Nous avons de grands partis en France. Sont-ils capables de nous proposer un modèle de société stimulant, pragmatique, réaliste, prenant en compte toute la population et pas seulement leur clientèle, d’en faire la pédagogie, et s’ils réussissent de le mettre en œuvre au profit de tous ?
Si oui, la vague refluera. Si non, ces partis sont inutiles.

[1] Dont nous n’avons plus guère conscience, mais le niveau de vie d’un bénéficiaire du RSA français est très largement supérieur à celui de milliards d’êtres humains de pays en voie de développement.

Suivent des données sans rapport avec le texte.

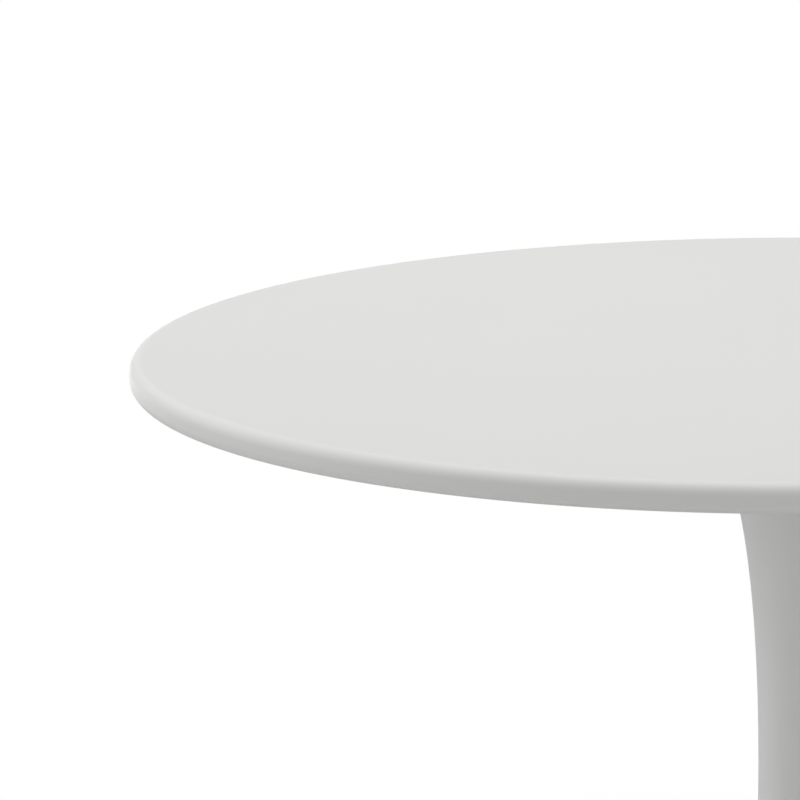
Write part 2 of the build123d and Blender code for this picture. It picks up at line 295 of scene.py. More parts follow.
def threaded(size, low, high, play=0.0):
    """Bar with a right-hand 60-degree thread and chamfered ends, closed at both."""
    major, pitch = size[0] + play, size[1]
    minor = major - THREAD_DEPTH * pitch
    tooth = [(minor, 0), (minor, 1 / 4), (major, 9 / 16), (major, 11 / 16), (minor, 1)]
    bm = bmesh.new()
    verts = [bm.verts.new((r, 0, low + pitch * (share - 1.5))) for r, share in tooth]
    edges = [bm.edges.new(pair) for pair in zip(verts, verts[1:])]
    turns = int((high - low) / pitch) + 3
    bmesh.ops.spin(
        bm,
        geom=verts + edges,
        axis=(0, 0, 1),
        dvec=(0, 0, pitch / THREAD_STEPS),
        angle=2 * pi * turns,
        steps=THREAD_STEPS * turns,
    )
    bmesh.ops.remove_doubles(bm, verts=bm.verts, dist=pitch / 100)
    for height, outward in ((low, -1), (high, 1)):
        geometry = bm.verts[:] + bm.edges[:] + bm.faces[:]
        bmesh.ops.bisect_plane(
            bm, geom=geometry, plane_co=(0, 0, height), plane_no=(0, 0, outward), clear_outer=True
        )
    if not play:
        for vert in bm.verts:
            limit = minor - pitch * THREAD_CHAMFER + min(vert.co.z - low, high - vert.co.z)
            reach = vert.co.xy.length
            if reach > limit:
                vert.co.x *= limit / reach
                vert.co.y *= limit / reach
    open_edges = [e for e in bm.edges if e.is_boundary]
    bmesh.ops.holes_fill(bm, edges=open_edges, sides=0)
    bmesh.ops.recalc_face_normals(bm, faces=bm.faces)
    return bm


def prism(across_flats, low, high):
    """Six-sided bar with its corners on X."""
    bm = bmesh.new()
    made = bmesh.ops.create_circle(
        bm, cap_ends=True, segments=6, radius=across_flats / 2 / cos(pi / 6)
    )
    bmesh.ops.rotate(bm, verts=made["verts"], matrix=Matrix.Rotation(pi / 2, 3, "Z"))
    bmesh.ops.translate(bm, verts=made["verts"], vec=(0, 0, low))
    raised = bmesh.ops.extrude_face_region(bm, geom=bm.faces[:])["geom"]
    tops = [item for item in raised if isinstance(item, bmesh.types.BMVert)]
    bmesh.ops.translate(bm, verts=tops, vec=(0, 0, high - low))
    bmesh.ops.recalc_face_normals(bm, faces=bm.faces)
    return bm


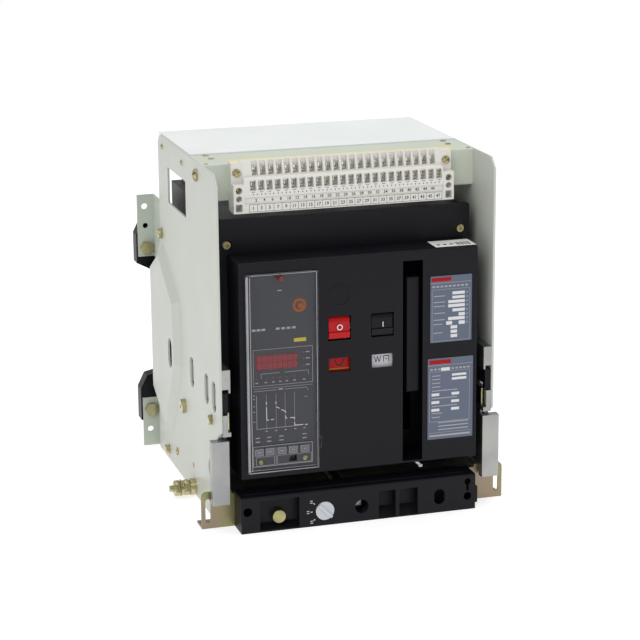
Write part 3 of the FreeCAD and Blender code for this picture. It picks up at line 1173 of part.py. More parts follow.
failed = [f"{thing.Name}: {thing.State}" for thing in doc.Objects
          if "Invalid" in thing.State or "Error" in thing.State]
for node, feature in parts.items():
    shape = feature.Shape
    if shape.isNull() or not shape.isValid() or not shape.Solids:
        failed.append(f"{node}: bad shape")
if failed:
    raise RuntimeError("; ".join(failed))

os.makedirs("parts", exist_ok=True)
for node, feature in parts.items():
    feature.Shape.exportStep(f"parts/{node}.step")
print(f"{len(parts)} sub-parts written")
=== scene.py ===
import math

import bmesh
import bpy
import numpy as np
from mathutils import Matrix, Vector


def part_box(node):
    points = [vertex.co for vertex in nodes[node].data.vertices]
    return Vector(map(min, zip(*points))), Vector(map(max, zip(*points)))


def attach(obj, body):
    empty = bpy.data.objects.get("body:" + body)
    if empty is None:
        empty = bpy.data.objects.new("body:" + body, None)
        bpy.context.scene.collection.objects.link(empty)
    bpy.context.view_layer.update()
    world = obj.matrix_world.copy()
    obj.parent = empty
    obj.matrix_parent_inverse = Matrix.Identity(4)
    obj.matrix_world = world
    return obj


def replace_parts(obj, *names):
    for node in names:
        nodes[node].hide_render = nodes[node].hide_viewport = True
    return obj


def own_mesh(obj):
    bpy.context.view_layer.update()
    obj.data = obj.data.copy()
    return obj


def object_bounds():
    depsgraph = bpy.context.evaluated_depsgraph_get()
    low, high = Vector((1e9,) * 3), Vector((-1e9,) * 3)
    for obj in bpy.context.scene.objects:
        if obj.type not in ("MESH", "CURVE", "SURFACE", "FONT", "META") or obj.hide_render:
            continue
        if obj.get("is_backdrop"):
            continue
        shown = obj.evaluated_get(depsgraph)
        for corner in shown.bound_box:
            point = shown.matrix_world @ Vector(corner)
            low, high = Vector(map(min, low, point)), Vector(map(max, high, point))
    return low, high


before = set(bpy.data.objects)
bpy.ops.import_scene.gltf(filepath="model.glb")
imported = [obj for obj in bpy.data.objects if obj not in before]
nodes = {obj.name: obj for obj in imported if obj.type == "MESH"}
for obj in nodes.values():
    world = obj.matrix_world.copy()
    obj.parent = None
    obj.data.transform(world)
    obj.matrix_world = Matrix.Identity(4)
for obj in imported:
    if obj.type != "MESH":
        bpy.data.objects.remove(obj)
cad_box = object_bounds()
scene = bpy.context.scene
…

[2] Pour être caricatural, la gauche, surtout extrême, anesthésie les plus faibles, dès l’école primaire, en leur expliquant que leur insuccès est lié à leur handicap social et à la violence d’une droite assujettie au capital leur refusant les moyens de toute chance de succès. La droite explique aux plus forts que leur démobilisation et leur inefficacité sociale est la conséquence normale de l’incurie de la gauche. Les deux ne tombent d’accord qu’en déversant des milliards, bien inefficaces, de secours, aides, exemptions ou subventions à leur clientèle.

[3] La dette publique est passée en 30 ans, de 29% du PIB en 1985 à 100% aujourd’hui, ce qui représente 2.36% de croissance factice par an, uniquement financée par de la dette (source INSEE) sans compter les engagements hors bilans (retraites non financées, garanties…), sans doute d’un montant voisin. Et ce alors que le taux de prélèvement obligatoire, sur la même période a continué à monter. Et certains parlent d’austérité!

[4] Une première condition indispensable est sans doute que toutes les élections importantes aient lieu à la même date dans les pays de cette union, évitant ainsi l’insupportable démagogie d’une période électorale permanente.